I left that classroom visit last month, as I almost always do when visiting schools, heartened by the engagement of students, and especially so because people so young were ready to acknowledge that their not-much-younger selves needed help from adults in cleaning up their information environment. I hope all of us will give serious thought to answering that call.



I agree that public sentiment has shifted to favor banning the platforms for children 16 and younger. But we still face the problem of the platform's addictiveness for the broad population. While the content can't be regulated under the first amendment, the algorithms that make it addictive could be regulated. For example, Tiktok and X and Facebook could be required to interrupt the recommendation stream every time someone has looked at 8 or 10 consecutive recommended tweets or videos. The platforms could be required to ask: "You've just watched 8 consecutive videos. Type 'yes" if you want to watch more."
No doubt this is true and happy to see consensus. I seen same anecdotally.

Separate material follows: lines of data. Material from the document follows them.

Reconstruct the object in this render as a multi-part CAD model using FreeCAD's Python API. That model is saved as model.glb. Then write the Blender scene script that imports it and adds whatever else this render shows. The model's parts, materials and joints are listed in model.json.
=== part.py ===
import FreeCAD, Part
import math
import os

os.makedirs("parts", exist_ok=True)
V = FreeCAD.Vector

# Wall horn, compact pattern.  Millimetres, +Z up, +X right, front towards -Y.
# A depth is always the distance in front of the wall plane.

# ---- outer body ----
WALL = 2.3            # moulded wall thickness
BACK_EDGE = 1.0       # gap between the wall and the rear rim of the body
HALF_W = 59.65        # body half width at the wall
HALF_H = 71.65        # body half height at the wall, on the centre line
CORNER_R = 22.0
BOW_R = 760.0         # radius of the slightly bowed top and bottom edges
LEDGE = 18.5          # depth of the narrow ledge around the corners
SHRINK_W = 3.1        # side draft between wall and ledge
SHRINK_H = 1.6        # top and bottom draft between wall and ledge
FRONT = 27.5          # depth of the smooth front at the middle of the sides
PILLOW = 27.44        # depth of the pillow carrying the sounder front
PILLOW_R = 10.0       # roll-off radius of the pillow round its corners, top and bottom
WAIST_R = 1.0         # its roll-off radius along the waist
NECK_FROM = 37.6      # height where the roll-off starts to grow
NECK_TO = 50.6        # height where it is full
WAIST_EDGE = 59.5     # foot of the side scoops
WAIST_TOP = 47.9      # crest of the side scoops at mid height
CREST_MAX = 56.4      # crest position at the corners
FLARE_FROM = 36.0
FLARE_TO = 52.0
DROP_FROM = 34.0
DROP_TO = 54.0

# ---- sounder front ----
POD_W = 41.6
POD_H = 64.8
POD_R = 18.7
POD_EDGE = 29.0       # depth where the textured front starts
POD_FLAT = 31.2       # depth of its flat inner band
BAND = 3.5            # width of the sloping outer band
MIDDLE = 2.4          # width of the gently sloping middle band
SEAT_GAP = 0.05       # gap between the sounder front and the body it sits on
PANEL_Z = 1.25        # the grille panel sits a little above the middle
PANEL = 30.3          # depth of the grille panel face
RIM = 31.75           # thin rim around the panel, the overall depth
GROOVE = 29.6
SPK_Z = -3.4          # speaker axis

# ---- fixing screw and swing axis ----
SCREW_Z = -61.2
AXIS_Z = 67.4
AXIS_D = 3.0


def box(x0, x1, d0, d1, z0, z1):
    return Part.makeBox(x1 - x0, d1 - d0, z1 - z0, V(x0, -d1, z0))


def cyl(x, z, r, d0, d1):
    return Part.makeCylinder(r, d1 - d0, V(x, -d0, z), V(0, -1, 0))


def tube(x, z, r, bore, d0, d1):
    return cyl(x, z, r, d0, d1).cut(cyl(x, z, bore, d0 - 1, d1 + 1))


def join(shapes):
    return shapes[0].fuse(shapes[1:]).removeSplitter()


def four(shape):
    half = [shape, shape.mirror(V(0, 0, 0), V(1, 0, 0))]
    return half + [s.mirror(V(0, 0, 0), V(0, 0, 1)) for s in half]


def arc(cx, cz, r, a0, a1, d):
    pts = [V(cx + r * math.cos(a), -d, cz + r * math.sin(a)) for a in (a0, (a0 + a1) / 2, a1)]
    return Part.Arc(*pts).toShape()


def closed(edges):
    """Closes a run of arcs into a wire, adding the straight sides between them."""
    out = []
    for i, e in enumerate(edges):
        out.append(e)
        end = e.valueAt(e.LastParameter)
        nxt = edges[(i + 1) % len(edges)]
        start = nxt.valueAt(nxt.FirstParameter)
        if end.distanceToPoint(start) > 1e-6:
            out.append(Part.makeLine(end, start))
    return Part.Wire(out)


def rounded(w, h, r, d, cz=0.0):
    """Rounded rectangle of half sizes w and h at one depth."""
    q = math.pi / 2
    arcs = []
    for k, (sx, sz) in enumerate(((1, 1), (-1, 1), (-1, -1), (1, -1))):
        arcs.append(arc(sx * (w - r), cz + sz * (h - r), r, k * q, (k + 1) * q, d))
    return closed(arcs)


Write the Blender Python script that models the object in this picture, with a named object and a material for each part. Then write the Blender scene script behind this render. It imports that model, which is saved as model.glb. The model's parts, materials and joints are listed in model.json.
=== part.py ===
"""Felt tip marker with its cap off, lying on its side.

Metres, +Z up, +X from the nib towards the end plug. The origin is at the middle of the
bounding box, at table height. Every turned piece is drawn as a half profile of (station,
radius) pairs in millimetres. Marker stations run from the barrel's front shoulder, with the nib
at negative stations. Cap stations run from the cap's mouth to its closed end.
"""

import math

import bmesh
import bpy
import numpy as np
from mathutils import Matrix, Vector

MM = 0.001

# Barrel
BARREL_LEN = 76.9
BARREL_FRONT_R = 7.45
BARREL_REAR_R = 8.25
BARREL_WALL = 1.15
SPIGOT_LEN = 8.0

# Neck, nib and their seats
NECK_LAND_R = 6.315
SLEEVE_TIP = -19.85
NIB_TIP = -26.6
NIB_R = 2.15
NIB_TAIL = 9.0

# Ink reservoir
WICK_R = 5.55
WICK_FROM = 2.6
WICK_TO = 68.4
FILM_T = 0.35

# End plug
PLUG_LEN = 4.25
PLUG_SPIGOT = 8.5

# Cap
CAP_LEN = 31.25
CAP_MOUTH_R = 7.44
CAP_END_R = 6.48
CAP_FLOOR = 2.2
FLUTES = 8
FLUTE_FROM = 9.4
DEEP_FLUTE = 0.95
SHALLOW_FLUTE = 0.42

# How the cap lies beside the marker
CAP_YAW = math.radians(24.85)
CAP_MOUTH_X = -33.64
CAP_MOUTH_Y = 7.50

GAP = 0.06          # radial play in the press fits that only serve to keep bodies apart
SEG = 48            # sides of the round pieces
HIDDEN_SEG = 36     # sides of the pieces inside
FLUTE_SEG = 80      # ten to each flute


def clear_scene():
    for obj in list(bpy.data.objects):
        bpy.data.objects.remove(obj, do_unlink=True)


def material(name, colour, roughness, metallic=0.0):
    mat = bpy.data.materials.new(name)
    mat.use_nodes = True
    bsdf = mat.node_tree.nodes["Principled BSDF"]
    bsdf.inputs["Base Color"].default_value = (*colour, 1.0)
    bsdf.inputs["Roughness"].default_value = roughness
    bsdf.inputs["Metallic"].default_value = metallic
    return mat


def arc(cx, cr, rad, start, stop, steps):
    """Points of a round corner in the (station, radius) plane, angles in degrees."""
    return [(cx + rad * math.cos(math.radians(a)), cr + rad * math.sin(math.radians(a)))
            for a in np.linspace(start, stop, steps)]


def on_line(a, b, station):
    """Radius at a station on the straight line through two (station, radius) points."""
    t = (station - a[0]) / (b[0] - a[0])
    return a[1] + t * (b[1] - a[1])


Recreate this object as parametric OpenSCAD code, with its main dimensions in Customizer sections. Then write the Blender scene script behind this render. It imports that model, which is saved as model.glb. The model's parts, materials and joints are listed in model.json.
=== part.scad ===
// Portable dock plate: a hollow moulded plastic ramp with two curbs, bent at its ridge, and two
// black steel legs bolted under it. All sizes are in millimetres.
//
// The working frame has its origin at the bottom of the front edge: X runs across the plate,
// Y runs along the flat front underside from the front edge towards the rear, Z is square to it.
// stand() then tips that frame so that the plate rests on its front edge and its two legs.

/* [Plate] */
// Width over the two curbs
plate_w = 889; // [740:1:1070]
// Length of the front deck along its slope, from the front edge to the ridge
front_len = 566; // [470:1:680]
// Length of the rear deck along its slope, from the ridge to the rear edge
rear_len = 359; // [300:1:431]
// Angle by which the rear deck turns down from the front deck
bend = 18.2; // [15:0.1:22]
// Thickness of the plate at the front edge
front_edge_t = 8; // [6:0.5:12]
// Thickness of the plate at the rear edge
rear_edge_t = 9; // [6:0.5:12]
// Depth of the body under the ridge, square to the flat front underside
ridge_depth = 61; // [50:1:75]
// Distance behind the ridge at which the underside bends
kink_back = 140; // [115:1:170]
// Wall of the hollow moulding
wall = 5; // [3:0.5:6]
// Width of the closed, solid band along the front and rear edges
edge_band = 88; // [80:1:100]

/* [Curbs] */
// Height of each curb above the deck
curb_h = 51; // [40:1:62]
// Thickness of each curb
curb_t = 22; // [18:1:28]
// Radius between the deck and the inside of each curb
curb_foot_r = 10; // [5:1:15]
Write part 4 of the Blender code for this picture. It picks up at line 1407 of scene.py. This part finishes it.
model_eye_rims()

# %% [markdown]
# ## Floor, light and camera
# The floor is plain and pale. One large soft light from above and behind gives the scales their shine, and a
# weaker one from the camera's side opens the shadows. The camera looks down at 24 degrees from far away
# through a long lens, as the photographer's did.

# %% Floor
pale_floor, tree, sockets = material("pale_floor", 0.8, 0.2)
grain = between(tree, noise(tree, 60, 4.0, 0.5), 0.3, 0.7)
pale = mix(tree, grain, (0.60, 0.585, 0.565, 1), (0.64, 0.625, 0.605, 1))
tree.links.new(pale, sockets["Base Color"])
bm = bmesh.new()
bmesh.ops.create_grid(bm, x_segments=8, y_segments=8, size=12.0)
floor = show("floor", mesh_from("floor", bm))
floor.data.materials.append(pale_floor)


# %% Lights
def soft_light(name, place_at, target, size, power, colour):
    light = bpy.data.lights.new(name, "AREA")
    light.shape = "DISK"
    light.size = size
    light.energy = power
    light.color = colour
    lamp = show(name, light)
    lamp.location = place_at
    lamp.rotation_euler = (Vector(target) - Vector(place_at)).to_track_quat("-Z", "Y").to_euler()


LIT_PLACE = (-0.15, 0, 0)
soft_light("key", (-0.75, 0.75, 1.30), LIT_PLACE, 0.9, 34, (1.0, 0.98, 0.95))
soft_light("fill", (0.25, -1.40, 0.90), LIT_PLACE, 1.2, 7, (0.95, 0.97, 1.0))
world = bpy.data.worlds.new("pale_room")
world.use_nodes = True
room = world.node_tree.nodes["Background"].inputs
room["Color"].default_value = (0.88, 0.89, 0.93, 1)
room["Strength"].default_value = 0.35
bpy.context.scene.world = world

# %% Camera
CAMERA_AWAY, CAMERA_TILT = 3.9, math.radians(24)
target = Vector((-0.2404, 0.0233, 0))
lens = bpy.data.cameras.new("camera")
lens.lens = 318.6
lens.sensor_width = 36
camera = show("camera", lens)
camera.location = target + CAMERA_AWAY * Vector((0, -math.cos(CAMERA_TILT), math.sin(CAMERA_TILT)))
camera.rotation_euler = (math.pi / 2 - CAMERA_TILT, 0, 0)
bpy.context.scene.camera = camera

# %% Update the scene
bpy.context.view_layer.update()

Also, no doubt the platforms oppose this with the same effective vigor that for example, big ag opposes restrictions on megafarms and manure dumping. Pick your own obvious-harm/industry culpability combo. But corporates in these situation never, ever stop even when 100's of thousands of people die as a direct result. That said, we somehow did intervene into this w oxycontin, so perhaps there is hope. Or maybe it follows from some massive set of lawsuits as in asbestos?